**Exercise prompt:** Please write out the complete listing that follows, exactly as it reads.

___ Data shown ___

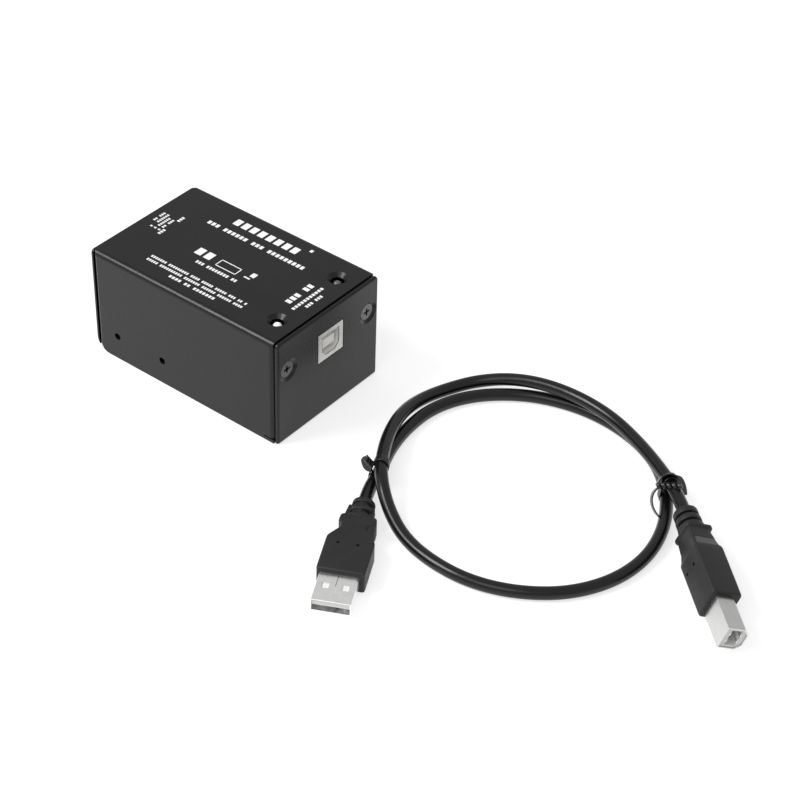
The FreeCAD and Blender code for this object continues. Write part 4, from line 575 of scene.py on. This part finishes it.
@dataclass
class Studio:
    """The pale floor, the soft light and the camera at the photograph's angle; in metres."""

    focal_pixels: float = 2135.0
    image_pixels: float = 800.0
    sensor: float = 36.0
    azimuth: float = -52.90
    elevation: float = 38.92
    roll: float = 2.06
    distance: float = 0.710
    slide: float = 0.0545
    lift: float = -0.0135
    near_clip: float = 0.01
    floor_side: float = 6.0
    floor_drop: float = 0.00005
    floor_grey: float = 0.5
    floor_glow: float = 0.66
    world_level: float = 0.6
    key_watts: float = 13.0
    fill_watts: float = 2.5
    lamp_width: float = 0.7
    key_place: Triple = (-0.72, 0.6, 0.98)
    fill_place: Triple = (-0.86, -0.22, 1.06)

    def camera(self) -> None:
        """Sets the camera.

        Its back direction is (sin a cos e, -cos a cos e, sin e) for azimuth a and elevation e, its
        right and up directions are rolled about that, and it stands back from the aim point.
        """
        angles = (self.azimuth, self.elevation, self.roll)
        turn, rise, roll = (math.radians(angle) for angle in angles)
        back = np.array([math.sin(turn) * math.cos(rise), -math.cos(turn) * math.cos(rise),
                         math.sin(rise)])
        level = np.array([math.cos(turn), math.sin(turn), 0.0])
        upright = np.cross(back, level)
        right = level * math.cos(roll) + upright * math.sin(roll)
        up = upright * math.cos(roll) - level * math.sin(roll)
        eye = right * self.slide + up * self.lift + back * self.distance
        lens = bpy.data.cameras.new("photo_camera")
        lens.sensor_width = self.sensor
        lens.lens = self.sensor * self.focal_pixels / self.image_pixels
        lens.clip_start = self.near_clip
        made = placed(bpy.data.objects.new("photo_camera", lens))
        place = np.eye(4)
        place[:3, :3] = np.stack([right, up, back], -1)
        place[:3, 3] = eye
        made.matrix_world = Matrix(place.tolist())
        bpy.context.scene.camera = made

    @staticmethod
    def _seen(tree: NodeTree) -> NodeSocket:
        """Tells the camera's rays, reflections and rays through a clear piece from all others.

        Args:
            tree: The floor's node tree.

        Returns:
            The output that is one for such a ray, else nought.
        """
        path = tree.nodes.new("ShaderNodeLightPath")
        last = path.outputs["Is Camera Ray"]
        for name in ("Is Glossy Ray", "Is Transmission Ray"):
            top = tree.nodes.new("ShaderNodeMath")
            top.operation = "MAXIMUM"
            tree.links.new(last, top.inputs[0])
            tree.links.new(path.outputs[name], top.inputs[1])
            last = top.outputs["Value"]
        return last

    def floor(self) -> None:
        """Lays the floor: a pale sheet that is white where it is seen and keeps the shadow."""
        half, low, grey = self.floor_side / 2, -self.floor_drop, self.floor_grey
        mesh = bpy.data.meshes.new("studio_floor")
        corners = [(-half, -half, low), (half, -half, low), (half, half, low), (-half, half, low)]
        mesh.from_pydata(corners, [], [(0, 1, 2, 3)])
        made = placed(bpy.data.objects.new("studio_floor", mesh))
        sheet = bpy.data.materials.new("pale_floor")
        sheet.use_nodes = True
        tree = sheet.node_tree
        tree.nodes.remove(tree.nodes["Principled BSDF"])
        matt = tree.nodes.new("ShaderNodeBsdfDiffuse")
        matt.inputs["Color"].default_value = (grey, grey, grey, 1)
        glow = tree.nodes.new("ShaderNodeEmission")
        lift = tree.nodes.new("ShaderNodeMath")
        lift.operation = "MULTIPLY"
        lift.inputs[1].default_value = self.floor_glow
        both = tree.nodes.new("ShaderNodeAddShader")
        tree.links.new(self._seen(tree), lift.inputs[0])
        tree.links.new(lift.outputs["Value"], glow.inputs["Strength"])
        tree.links.new(matt.outputs["BSDF"], both.inputs[0])
        tree.links.new(glow.outputs["Emission"], both.inputs[1])
        tree.links.new(both.outputs["Shader"], tree.nodes["Material Output"].inputs["Surface"])
        made.data.materials.append(sheet)

    def light(self) -> None:
        """Lights the object from all round, and more from above at the left and the near side."""
        world = bpy.data.worlds.new("pale_room")
        bpy.context.scene.world = world
        world.use_nodes = True
        tree = world.node_tree
        background = tree.nodes["Background"]
        background.inputs["Strength"].default_value = self.world_level
        background.inputs["Color"].default_value = (1, 1, 1, 1)
        for name, watts, spot in (("soft_key", self.key_watts, self.key_place),
                                  ("soft_fill", self.fill_watts, self.fill_place)):
            lamp = bpy.data.lights.new(name, "AREA")
            lamp.shape = "DISK"
            lamp.size = self.lamp_width
            lamp.energy = watts
            place = Vector(spot)
            aim = place.to_track_quat("Z", "Y").to_matrix().to_4x4()
            made = placed(bpy.data.objects.new(name, lamp))
            made.matrix_world = Matrix.Translation(place) @ aim

    def build(self) -> None:
        """Sets the camera, the floor, the lights and the plain view."""
        self.camera()
        self.floor()
        self.light()
        bpy.context.scene.view_settings.view_transform = "Standard"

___

**Final result:**
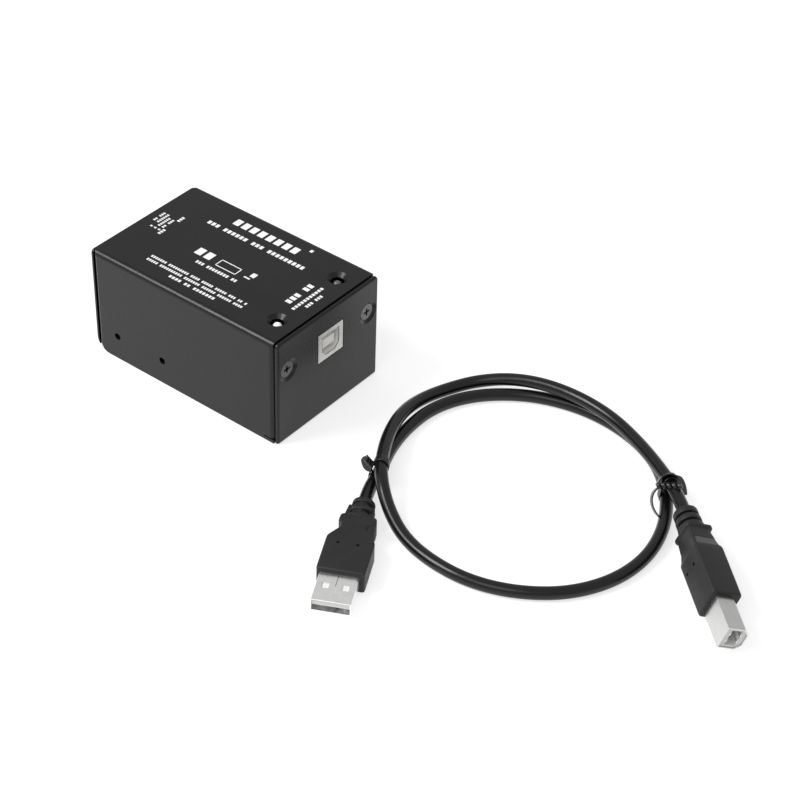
The FreeCAD and Blender code for this object continues. Write part 4, from line 575 of scene.py on. This part finishes it.
@dataclass
class Studio:
    """The pale floor, the soft light and the camera at the photograph's angle; in metres."""

    focal_pixels: float = 2135.0
    image_pixels: float = 800.0
    sensor: float = 36.0
    azimuth: float = -52.90
    elevation: float = 38.92
    roll: float = 2.06
    distance: float = 0.710
    slide: float = 0.0545
    lift: float = -0.0135
    near_clip: float = 0.01
    floor_side: float = 6.0
    floor_drop: float = 0.00005
    floor_grey: float = 0.5
    floor_glow: float = 0.66
    world_level: float = 0.6
    key_watts: float = 13.0
    fill_watts: float = 2.5
    lamp_width: float = 0.7
    key_place: Triple = (-0.72, 0.6, 0.98)
    fill_place: Triple = (-0.86, -0.22, 1.06)

    def camera(self) -> None:
        """Sets the camera.

        Its back direction is (sin a cos e, -cos a cos e, sin e) for azimuth a and elevation e, its
        right and up directions are rolled about that, and it stands back from the aim point.
        """
        angles = (self.azimuth, self.elevation, self.roll)
        turn, rise, roll = (math.radians(angle) for angle in angles)
        back = np.array([math.sin(turn) * math.cos(rise), -math.cos(turn) * math.cos(rise),
                         math.sin(rise)])
        level = np.array([math.cos(turn), math.sin(turn), 0.0])
        upright = np.cross(back, level)
        right = level * math.cos(roll) + upright * math.sin(roll)
        up = upright * math.cos(roll) - level * math.sin(roll)
        eye = right * self.slide + up * self.lift + back * self.distance
        lens = bpy.data.cameras.new("photo_camera")
        lens.sensor_width = self.sensor
        lens.lens = self.sensor * self.focal_pixels / self.image_pixels
        lens.clip_start = self.near_clip
        made = placed(bpy.data.objects.new("photo_camera", lens))
        place = np.eye(4)
        place[:3, :3] = np.stack([right, up, back], -1)
        place[:3, 3] = eye
        made.matrix_world = Matrix(place.tolist())
        bpy.context.scene.camera = made

    @staticmethod
    def _seen(tree: NodeTree) -> NodeSocket:
        """Tells the camera's rays, reflections and rays through a clear piece from all others.

        Args:
            tree: The floor's node tree.

        Returns:
            The output that is one for such a ray, else nought.
        """
        path = tree.nodes.new("ShaderNodeLightPath")
        last = path.outputs["Is Camera Ray"]
        for name in ("Is Glossy Ray", "Is Transmission Ray"):
            top = tree.nodes.new("ShaderNodeMath")
            top.operation = "MAXIMUM"
            tree.links.new(last, top.inputs[0])
            tree.links.new(path.outputs[name], top.inputs[1])
            last = top.outputs["Value"]
        return last

    def floor(self) -> None:
        """Lays the floor: a pale sheet that is white where it is seen and keeps the shadow."""
        half, low, grey = self.floor_side / 2, -self.floor_drop, self.floor_grey
        mesh = bpy.data.meshes.new("studio_floor")
        corners = [(-half, -half, low), (half, -half, low), (half, half, low), (-half, half, low)]
        mesh.from_pydata(corners, [], [(0, 1, 2, 3)])
        made = placed(bpy.data.objects.new("studio_floor", mesh))
        sheet = bpy.data.materials.new("pale_floor")
        sheet.use_nodes = True
        tree = sheet.node_tree
        tree.nodes.remove(tree.nodes["Principled BSDF"])
        matt = tree.nodes.new("ShaderNodeBsdfDiffuse")
        matt.inputs["Color"].default_value = (grey, grey, grey, 1)
        glow = tree.nodes.new("ShaderNodeEmission")
        lift = tree.nodes.new("ShaderNodeMath")
        lift.operation = "MULTIPLY"
        lift.inputs[1].default_value = self.floor_glow
        both = tree.nodes.new("ShaderNodeAddShader")
        tree.links.new(self._seen(tree), lift.inputs[0])
        tree.links.new(lift.outputs["Value"], glow.inputs["Strength"])
        tree.links.new(matt.outputs["BSDF"], both.inputs[0])
        tree.links.new(glow.outputs["Emission"], both.inputs[1])
        tree.links.new(both.outputs["Shader"], tree.nodes["Material Output"].inputs["Surface"])
        made.data.materials.append(sheet)

    def light(self) -> None:
        """Lights the object from all round, and more from above at the left and the near side."""
        world = bpy.data.worlds.new("pale_room")
        bpy.context.scene.world = world
        world.use_nodes = True
        tree = world.node_tree
        background = tree.nodes["Background"]
        background.inputs["Strength"].default_value = self.world_level
        background.inputs["Color"].default_value = (1, 1, 1, 1)
        for name, watts, spot in (("soft_key", self.key_watts, self.key_place),
                                  ("soft_fill", self.fill_watts, self.fill_place)):
            lamp = bpy.data.lights.new(name, "AREA")
            lamp.shape = "DISK"
            lamp.size = self.lamp_width
            lamp.energy = watts
            place = Vector(spot)
            aim = place.to_track_quat("Z", "Y").to_matrix().to_4x4()
            made = placed(bpy.data.objects.new(name, lamp))
            made.matrix_world = Matrix.Translation(place) @ aim

    def build(self) -> None:
        """Sets the camera, the floor, the lights and the plain view."""
        self.camera()
        self.floor()
        self.light()
        bpy.context.scene.view_settings.view_transform = "Standard"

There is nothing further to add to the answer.